*This is the third installment in the What They Should Know series. Click here to read the final installment, On What They Should Know: A Message to Young Boys. Click here to read the second installment.*
I know there are challenges to being a young man. You get contradictory messages that encourage you to be one way and then punish you for following instructions. You’re told, on one hand, “Hey, you’re young and you’re a guy. You’re SUPPOSED to be immature, irresponsible and oversexed. Anything less would be uncivilized.” On the other hand, you’re called a deadbeat and a loser when you walk in the shoes that have been laid out for you. It’s no secret; you’ve been set up to fail.
That’s why you’ve got to think for yourself and be the amazing man God made you to be, not the distraction you can so easily become. You see, when a man isn’t good to himself, he is distracted from developing his mind, his talents and abilities. When he isn’t good to his wife, he distracts her from carrying happiness in her heart and sharing that happiness with others. When he isn’t good to his children, he distracts them from being confident and aware of the potential they possess. I’ll admit, there is a lot of responsibility laid on your back, but that’s what you’ve got those big, broad shoulders for.
I hate (and I mean truly hate) to see young men wasting their lives on partying and girl chasing. When I see it, it bothers me–to the point where I want to shake you! Not a cute, loving little shake, but the strongest, head-bobbling shake my weak little arms can muster. And while I’m shaking, I want to yell, “Do you know what you’re capable of? Don’t you know you could be an attentive husband, an involved father, a generous boss or a promising employee? Don’t you know you’re so much better than this?” Obviously, women aren’t the only ones who can waste their treasures.
People seem to have such high expectations for women, but men are allowed to do and be whatever. Sorry, buddy, but I can’t accept that, especially now that I have a son. I’ll hold him to the same high standard I hold you to, and I’ll remind him of the strength that he possesses. Not the physical strength (though there is importance there too) but the mental and spiritual strength that allows you all to be natural leaders. But really, my standards don’t matter much. It’s your own that make all the difference.

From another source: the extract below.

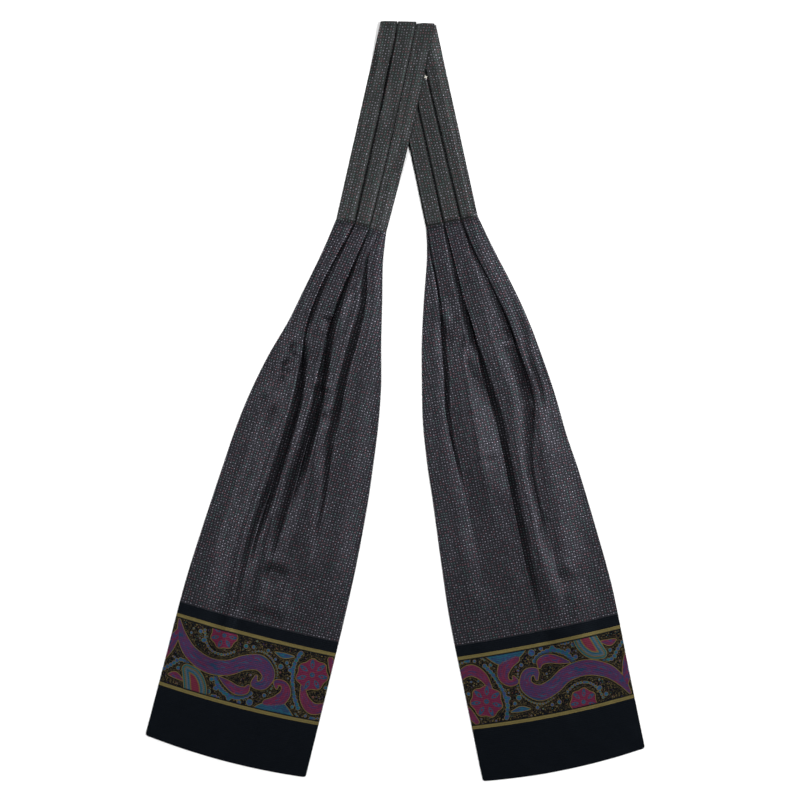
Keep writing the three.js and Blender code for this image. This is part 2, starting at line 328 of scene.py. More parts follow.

My father set the bar high, so I never fell for that “men ain’t sh_t” mess. It just doesn’t fit in my world. I pray it doesn’t fit in yours either. I pray you don’t drink the “men are supposed to be immature and selfish” Kool-Aid. That stuff is no good. Causes cavities, and a distorted image of self. Hopefully you have a father guiding you in the right direction, but if you don’t, you are still capable. Locked within you, perhaps beneath some anger and sadness, is a light that shines brighter than you could ever imagine. It is more than strong enough to warm your heart and your hands, so never think you are left out in the cold. It is magical and ordinary, resilient and fragile.
I beg of you, young man, please let it shine.